The Algarve has approximately 5412 square km, extending just south of the Tagus valley to the southern coast of the Iberian Peninsula. Its highest point is Fóia, 902 metres (2,959 ft), in the mountain range of Monchique. It also includes some islands and islets. The region is also the home of the Ria Formosa lagoon, a nature reserve of over 170 square kilometres and a stopping place for hundreds of different birds. The length of the south-facing coastline is approximately 155 kilometres. Beyond the westernmost point of Cape St. Vincent it stretches a further 50 kilometres to the north. The coastline is notable for picturesque limestone caves and grottoes, particularly around Lagos, which are accessible by powerboat.
The maximum recorded temperatures in the Algarve fluctuate between 25 °C in winter and 48 °C in summer, with the temperature never usually falling below zero in the winter months. The winter of 2008/2009 was exceptionally cold and wet. Temperatures below 0 °C were recorded for the first time in many years.
The Algarve has many sports clubs, including football teams which play in the first (Olhanense, Portimonense), second and third layers of the main national football championships' pyramid. SC Farense is the most successful football club in the Algarve, however, after financial troubles it is currently (season 2008/2009) playing in the 4th level of Portuguese football. The Clube de Ciclismo de Tavira is a noted Portuguese cycling team. The major stadium in the Algarve is the Estádio Algarve, where SC Farense and Louletano play their home matches. The region is also host to the annual Algarve Cup invitational tournament for national teams in women's football. The Autódromo Internacional do Algarve, a 4.692 kilometres (2.915 mi) race circuit, is located in Portimão.

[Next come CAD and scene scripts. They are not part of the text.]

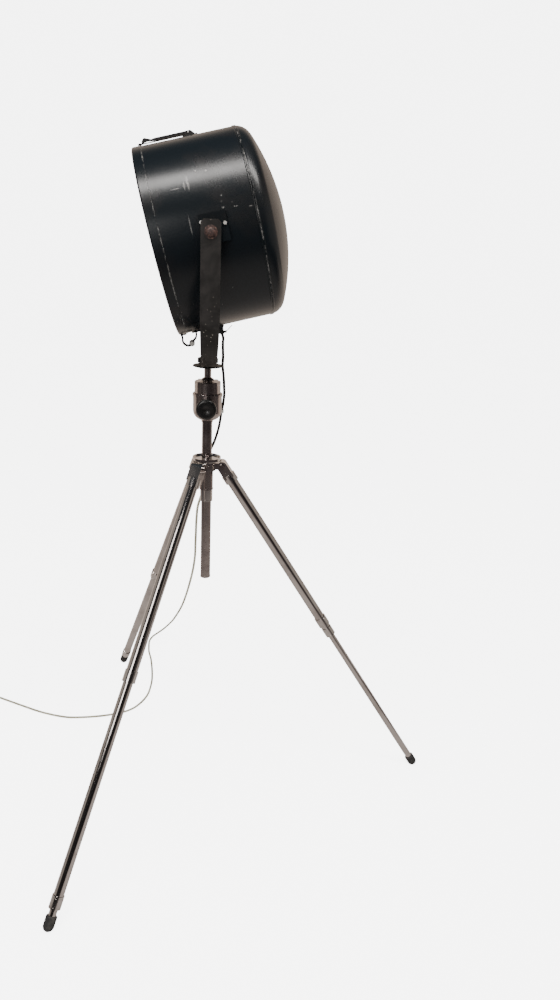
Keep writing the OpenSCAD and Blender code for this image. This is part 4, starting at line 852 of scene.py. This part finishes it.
# %% Surroundings
world = bpy.data.worlds.new("studio")
bpy.context.scene.world = world
world.use_nodes = True
tree = world.node_tree
background = tree.nodes["Background"]
where = add_node(tree, "ShaderNodeTexCoord")
place = add_node(tree, "ShaderNodeSeparateXYZ")
join(tree, where, "Generated", place, "Vector")
side = add_node(tree, "ShaderNodeMath", operation="ABSOLUTE")
join(tree, place, "X", side, 0)


def room_part(source, low, high, before, colour):
    limits = {"From Min": low, "From Max": high}
    reach = add_node(tree, "ShaderNodeMapRange", limits, interpolation_type="SMOOTHSTEP")
    tree.links.new(source, reach.inputs["Value"])
    mix = add_node(tree, "ShaderNodeMix", data_type="RGBA")
    join(tree, reach, "Result", mix, 0)
    if isinstance(before, tuple):
        mix.inputs[6].default_value = (*before, 1)
    else:
        tree.links.new(before, mix.inputs[6])
    mix.inputs[7].default_value = (*colour, 1)
    return mix.outputs[2]


BACKDROP = 6.0
room = room_part(place.outputs["Y"], 0.42, 0.92, (0.016, 0.014, 0.015), (0.80, 0.66, 0.55))
room = room_part(side.outputs[0], 0.70, 0.92, room, (0.42, 0.38, 0.34))
room = room_part(place.outputs["Z"], 0.40, 0.80, room, (0.035, 0.042, 0.050))
path = add_node(tree, "ShaderNodeLightPath")
seen = add_node(tree, "ShaderNodeMix", data_type="RGBA")
seen.inputs[6].default_value = (0.62, 0.62, 0.62, 1)
join(tree, path, "Is Glossy Ray", seen, 0)
tree.links.new(room, seen.inputs[7])
shown = add_node(tree, "ShaderNodeMix", data_type="RGBA")
shown.inputs[7].default_value = (BACKDROP, BACKDROP, BACKDROP, 1)
join(tree, path, "Is Camera Ray", shown, 0)
tree.links.new(seen.outputs[2], shown.inputs[6])
tree.links.new(shown.outputs[2], background.inputs["Color"])
print("surroundings:", len(tree.nodes), "nodes")

# %% [markdown]
# A long soft box hangs in front of the drum and above it, and lays the broad pale band on its side. A
# smaller one stands in front, to the left, and draws a bright line down each chromed leg.

# %% Lamps
def soft_box(name, place, aim, width, height, power):
    data = bpy.data.lights.new(name, "AREA")
    data.shape, data.size, data.size_y = "RECTANGLE", width, height
    data.energy, data.color = power, (1.0, 0.97, 0.94)
    light = bpy.data.objects.new(name, data)
    bpy.context.scene.collection.objects.link(light)
    way = Vector(aim) - Vector(place)
    light.matrix_world = Matrix.Translation(place) @ way.to_track_quat("-Z", "Y").to_matrix().to_4x4()
    return light


key = soft_box("key soft box", (-0.15, -0.75, 3.1), (-0.15, 0, 1.43), 2.6, 0.42, 80)
front = soft_box("front soft box", (-1.0, -2.1, 1.75), (-0.3, -0.2, 0.5), 1.0, 1.2, 16)
print("lights:", round(key.data.energy), "W and", round(front.data.energy), "W")

# %% [markdown]
# The floor is a plain pale disc. It is part of the stage and not of the lamp. The camera sees it as pale
# as the surroundings. Reflections see it pale round the lamp and behind it, and dark farther to the front.

# %% Floor
FLOOR_GLOW = 5.5
bpy.ops.mesh.primitive_circle_add(vertices=96, radius=9, fill_type="NGON", location=(0, 0, 0))
floor = pick(bpy.context.object)
floor.name = "floor"
floor_finish = new_finish("pale floor", (0.86, 0.86, 0.86), 0.9, Specular_IOR_Level=0.1)
tree = floor_finish.node_tree
shader = tree.nodes["Principled BSDF"]
where = add_node(tree, "ShaderNodeTexCoord")
tone = add_node(tree, "ShaderNodeTexNoise", {"Scale": 3.0, "Detail": 3.0})
even = add_node(tree, "ShaderNodeMapRange", {"To Min": 0.85, "To Max": 0.88})
join(tree, where, "Object", tone, "Vector")
join(tree, tone, "Fac", even, "Value")
join(tree, even, "Result", shader, "Base Color")
path = add_node(tree, "ShaderNodeLightPath")
dark_floor = add_node(tree, "ShaderNodeEmission")
away = add_node(tree, "ShaderNodeVectorMath", operation="LENGTH")
join(tree, where, "Object", away, 0)
far = add_node(tree, "ShaderNodeMapRange", {"From Min": 0.9, "From Max": 3.0},
               interpolation_type="SMOOTHSTEP")
tree.links.new(away.outputs["Value"], far.inputs["Value"])
spots = add_node(tree, "ShaderNodeSeparateXYZ")
join(tree, where, "Object", spots, 0)
behind = add_node(tree, "ShaderNodeMapRange", {"From Min": 0.2, "From Max": 1.6},
                  interpolation_type="SMOOTHSTEP")
join(tree, spots, "Y", behind, "Value")
near_tone = add_node(tree, "ShaderNodeMix", data_type="RGBA")
near_tone.inputs[6].default_value = (0.56, 0.50, 0.46, 1)
near_tone.inputs[7].default_value = (0.045, 0.036, 0.038, 1)
join(tree, far, "Result", near_tone, 0)
back_tone = add_node(tree, "ShaderNodeMix", data_type="RGBA")
back_tone.inputs[7].default_value = (0.85, 0.72, 0.62, 1)
join(tree, behind, "Result", back_tone, 0)
tree.links.new(near_tone.outputs[2], back_tone.inputs[6])
tree.links.new(back_tone.outputs[2], dark_floor.inputs["Color"])
lit = add_node(tree, "ShaderNodeEmission")
seen_glow = add_node(tree, "ShaderNodeMath", {1: FLOOR_GLOW}, operation="MULTIPLY")
join(tree, path, "Is Camera Ray", seen_glow, 0)
join(tree, seen_glow, 0, lit, "Strength")
both = add_node(tree, "ShaderNodeAddShader")
tree.links.new(shader.outputs[0], both.inputs[0])
tree.links.new(lit.outputs[0], both.inputs[1])
either = add_node(tree, "ShaderNodeMixShader")
join(tree, path, "Is Glossy Ray", either, "Fac")
tree.links.new(both.outputs[0], either.inputs[1])
tree.links.new(dark_floor.outputs[0], either.inputs[2])
tree.links.new(either.outputs[0], tree.nodes["Material Output"].inputs["Surface"])
floor.data.materials.append(floor_finish)
print("floor radius: 9 m")
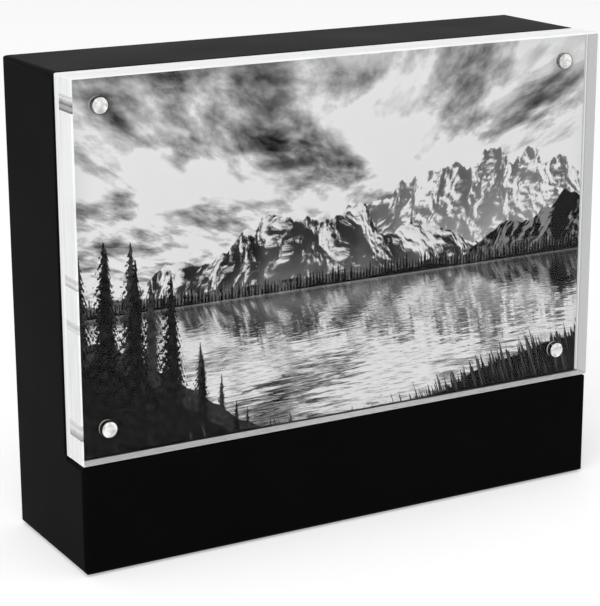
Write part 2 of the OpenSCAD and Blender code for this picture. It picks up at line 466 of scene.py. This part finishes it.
def acrylic_slab(name, node, magnet, body):
    """A slab as its CAD node has it, each face in its finish, with the magnets' bars painted in its left
    edge.
    """
    mesh = joined_mesh(node)
    for finish in SLAB_FINISHES:
        mesh.materials.append(finish)
    low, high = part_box(node)
    bars = []
    if magnet:
        ends = (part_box(magnet + corner) for corner in ("bottom_left", "top_left"))
        lower, upper = (sum(corner.z for corner in box) / 2 + BAR_RISE for box in ends)
        bars = [(lower + share * (upper - lower), half, paler) for share, half, paler in BARS]
    edit = bmesh.new()
    edit.from_mesh(mesh)
    for middle, half, _ in bars:
        for at in (middle - half, middle + half):
            left = [face for face in edit.faces if face.normal.x < LEFTWARD]
            left = [face for face in left if is_rim(face.calc_center_median(), low, high)]
            cut = dict.fromkeys(part for face in left for part in (face, *face.edges, *face.verts))
            bmesh.ops.bisect_plane(edit, geom=list(cut), dist=WELD, plane_co=(0, 0, at), plane_no=(0, 0, 1))
    measure = edit.loops.layers.uv.new("bar")
    for face in edit.faces:
        at, facing = face.calc_center_median(), face.normal
        here = [found for found in bars if abs(at.z - found[0]) < found[1]]
        if abs(facing.y) > FACE_ON:
            finish = clear
        elif not is_rim(at, low, high):
            finish, face.smooth = glued, True
            for loop in face.loops:
                loop[measure].uv = (0.0, (high.y - loop.vert.co.y) / (high.y - low.y))
        # Faces of the left edge in front of a magnet get the bar of painted highlight and painted
        # reflection.
        elif facing.x < LEFTWARD and here:
            finish = bar
            middle, half, paler = here[0]
            for loop in face.loops:
                loop[measure].uv = (paler, (loop.vert.co.z - middle + half) / (2 * half))
        else:
            finish = sanded if facing.z < DOWNWARD else edge
        face.material_index = SLAB_FINISHES.index(finish)
    edit.to_mesh(mesh)
    edit.free()
    plain_piece(name, mesh, [node], body)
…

The Algarve is famous for its pottery and ceramics, particularly hand-painted pottery and azulejos or tiles. There are numerous ceramics and pottery outlets throughout the Algarve. For working potteries/ ceramics workshops the main, or best-known, pottery centers are located in the towns of Almancil, Porches and Loulé. But there are many other potteries and workshops in the Algarve region.